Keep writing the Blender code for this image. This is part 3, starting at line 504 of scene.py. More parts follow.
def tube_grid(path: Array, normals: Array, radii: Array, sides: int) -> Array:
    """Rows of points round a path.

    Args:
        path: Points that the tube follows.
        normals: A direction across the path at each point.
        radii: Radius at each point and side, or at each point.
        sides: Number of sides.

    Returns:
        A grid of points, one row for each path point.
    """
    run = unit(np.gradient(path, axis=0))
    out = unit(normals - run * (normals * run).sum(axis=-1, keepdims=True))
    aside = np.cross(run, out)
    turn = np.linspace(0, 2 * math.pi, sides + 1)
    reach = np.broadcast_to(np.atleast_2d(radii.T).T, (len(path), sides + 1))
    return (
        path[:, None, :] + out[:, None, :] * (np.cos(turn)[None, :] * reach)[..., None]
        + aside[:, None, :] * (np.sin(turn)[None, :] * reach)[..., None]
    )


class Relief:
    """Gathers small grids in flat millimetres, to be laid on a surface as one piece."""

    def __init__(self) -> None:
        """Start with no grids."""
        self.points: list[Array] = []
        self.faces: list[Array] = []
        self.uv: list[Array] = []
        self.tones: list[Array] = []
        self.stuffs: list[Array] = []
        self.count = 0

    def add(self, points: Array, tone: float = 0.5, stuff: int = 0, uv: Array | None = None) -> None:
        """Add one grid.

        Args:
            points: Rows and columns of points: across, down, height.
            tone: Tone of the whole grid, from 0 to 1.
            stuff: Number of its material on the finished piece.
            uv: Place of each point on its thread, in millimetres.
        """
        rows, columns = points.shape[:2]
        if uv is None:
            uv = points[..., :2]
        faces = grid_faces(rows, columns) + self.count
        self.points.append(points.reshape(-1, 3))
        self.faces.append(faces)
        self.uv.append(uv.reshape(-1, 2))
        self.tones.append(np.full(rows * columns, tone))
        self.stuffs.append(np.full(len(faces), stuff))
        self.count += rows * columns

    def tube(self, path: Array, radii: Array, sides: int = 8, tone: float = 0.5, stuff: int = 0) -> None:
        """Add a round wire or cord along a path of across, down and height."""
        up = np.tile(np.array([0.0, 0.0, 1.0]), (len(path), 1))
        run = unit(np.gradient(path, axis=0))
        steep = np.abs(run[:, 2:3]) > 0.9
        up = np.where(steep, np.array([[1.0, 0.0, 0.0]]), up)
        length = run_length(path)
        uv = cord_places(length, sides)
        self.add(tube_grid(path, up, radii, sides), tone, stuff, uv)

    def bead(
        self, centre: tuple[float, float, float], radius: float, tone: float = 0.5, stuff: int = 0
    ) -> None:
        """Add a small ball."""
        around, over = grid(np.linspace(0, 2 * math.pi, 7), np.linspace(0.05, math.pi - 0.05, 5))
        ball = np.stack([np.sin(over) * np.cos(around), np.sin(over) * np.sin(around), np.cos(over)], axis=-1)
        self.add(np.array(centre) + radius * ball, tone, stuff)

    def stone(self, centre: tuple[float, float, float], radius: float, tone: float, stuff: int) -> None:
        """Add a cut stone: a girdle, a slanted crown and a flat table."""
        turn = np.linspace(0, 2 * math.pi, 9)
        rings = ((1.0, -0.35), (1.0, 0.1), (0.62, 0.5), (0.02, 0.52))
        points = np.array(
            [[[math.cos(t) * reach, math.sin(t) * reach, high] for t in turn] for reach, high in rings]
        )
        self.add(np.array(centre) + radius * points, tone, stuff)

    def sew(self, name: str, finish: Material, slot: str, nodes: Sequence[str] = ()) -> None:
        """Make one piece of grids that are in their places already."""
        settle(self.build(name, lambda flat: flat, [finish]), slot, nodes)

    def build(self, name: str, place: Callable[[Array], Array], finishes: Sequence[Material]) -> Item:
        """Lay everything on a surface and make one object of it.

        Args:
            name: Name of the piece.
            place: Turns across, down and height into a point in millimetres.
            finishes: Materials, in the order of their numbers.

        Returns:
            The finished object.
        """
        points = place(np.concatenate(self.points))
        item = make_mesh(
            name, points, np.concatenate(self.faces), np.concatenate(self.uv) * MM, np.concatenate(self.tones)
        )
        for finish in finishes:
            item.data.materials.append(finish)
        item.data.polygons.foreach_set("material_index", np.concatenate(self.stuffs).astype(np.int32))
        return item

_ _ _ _

> **Request**: Each line of the material must be restated exactly.

> **Finished task**:
Keep writing the Blender code for this image. This is part 3, starting at line 504 of scene.py. More parts follow.
def tube_grid(path: Array, normals: Array, radii: Array, sides: int) -> Array:
    """Rows of points round a path.

    Args:
        path: Points that the tube follows.
        normals: A direction across the path at each point.
        radii: Radius at each point and side, or at each point.
        sides: Number of sides.

    Returns:
        A grid of points, one row for each path point.
    """
    run = unit(np.gradient(path, axis=0))
    out = unit(normals - run * (normals * run).sum(axis=-1, keepdims=True))
    aside = np.cross(run, out)
    turn = np.linspace(0, 2 * math.pi, sides + 1)
    reach = np.broadcast_to(np.atleast_2d(radii.T).T, (len(path), sides + 1))
    return (
        path[:, None, :] + out[:, None, :] * (np.cos(turn)[None, :] * reach)[..., None]
        + aside[:, None, :] * (np.sin(turn)[None, :] * reach)[..., None]
    )


class Relief:
    """Gathers small grids in flat millimetres, to be laid on a surface as one piece."""

    def __init__(self) -> None:
        """Start with no grids."""
        self.points: list[Array] = []
        self.faces: list[Array] = []
        self.uv: list[Array] = []
        self.tones: list[Array] = []
        self.stuffs: list[Array] = []
        self.count = 0

    def add(self, points: Array, tone: float = 0.5, stuff: int = 0, uv: Array | None = None) -> None:
        """Add one grid.

        Args:
            points: Rows and columns of points: across, down, height.
            tone: Tone of the whole grid, from 0 to 1.
            stuff: Number of its material on the finished piece.
            uv: Place of each point on its thread, in millimetres.
        """
        rows, columns = points.shape[:2]
        if uv is None:
            uv = points[..., :2]
        faces = grid_faces(rows, columns) + self.count
        self.points.append(points.reshape(-1, 3))
        self.faces.append(faces)
        self.uv.append(uv.reshape(-1, 2))
        self.tones.append(np.full(rows * columns, tone))
        self.stuffs.append(np.full(len(faces), stuff))
        self.count += rows * columns

    def tube(self, path: Array, radii: Array, sides: int = 8, tone: float = 0.5, stuff: int = 0) -> None:
        """Add a round wire or cord along a path of across, down and height."""
        up = np.tile(np.array([0.0, 0.0, 1.0]), (len(path), 1))
        run = unit(np.gradient(path, axis=0))
        steep = np.abs(run[:, 2:3]) > 0.9
        up = np.where(steep, np.array([[1.0, 0.0, 0.0]]), up)
        length = run_length(path)
        uv = cord_places(length, sides)
        self.add(tube_grid(path, up, radii, sides), tone, stuff, uv)

    def bead(
        self, centre: tuple[float, float, float], radius: float, tone: float = 0.5, stuff: int = 0
    ) -> None:
        """Add a small ball."""
        around, over = grid(np.linspace(0, 2 * math.pi, 7), np.linspace(0.05, math.pi - 0.05, 5))
        ball = np.stack([np.sin(over) * np.cos(around), np.sin(over) * np.sin(around), np.cos(over)], axis=-1)
        self.add(np.array(centre) + radius * ball, tone, stuff)

    def stone(self, centre: tuple[float, float, float], radius: float, tone: float, stuff: int) -> None:
        """Add a cut stone: a girdle, a slanted crown and a flat table."""
        turn = np.linspace(0, 2 * math.pi, 9)
        rings = ((1.0, -0.35), (1.0, 0.1), (0.62, 0.5), (0.02, 0.52))
        points = np.array(
            [[[math.cos(t) * reach, math.sin(t) * reach, high] for t in turn] for reach, high in rings]
        )
        self.add(np.array(centre) + radius * points, tone, stuff)

    def sew(self, name: str, finish: Material, slot: str, nodes: Sequence[str] = ()) -> None:
        """Make one piece of grids that are in their places already."""
        settle(self.build(name, lambda flat: flat, [finish]), slot, nodes)

    def build(self, name: str, place: Callable[[Array], Array], finishes: Sequence[Material]) -> Item:
        """Lay everything on a surface and make one object of it.

        Args:
            name: Name of the piece.
            place: Turns across, down and height into a point in millimetres.
            finishes: Materials, in the order of their numbers.

        Returns:
            The finished object.
        """
        points = place(np.concatenate(self.points))
        item = make_mesh(
            name, points, np.concatenate(self.faces), np.concatenate(self.uv) * MM, np.concatenate(self.tones)
        )
        for finish in finishes:
            item.data.materials.append(finish)
        item.data.polygons.foreach_set("material_index", np.concatenate(self.stuffs).astype(np.int32))
        return item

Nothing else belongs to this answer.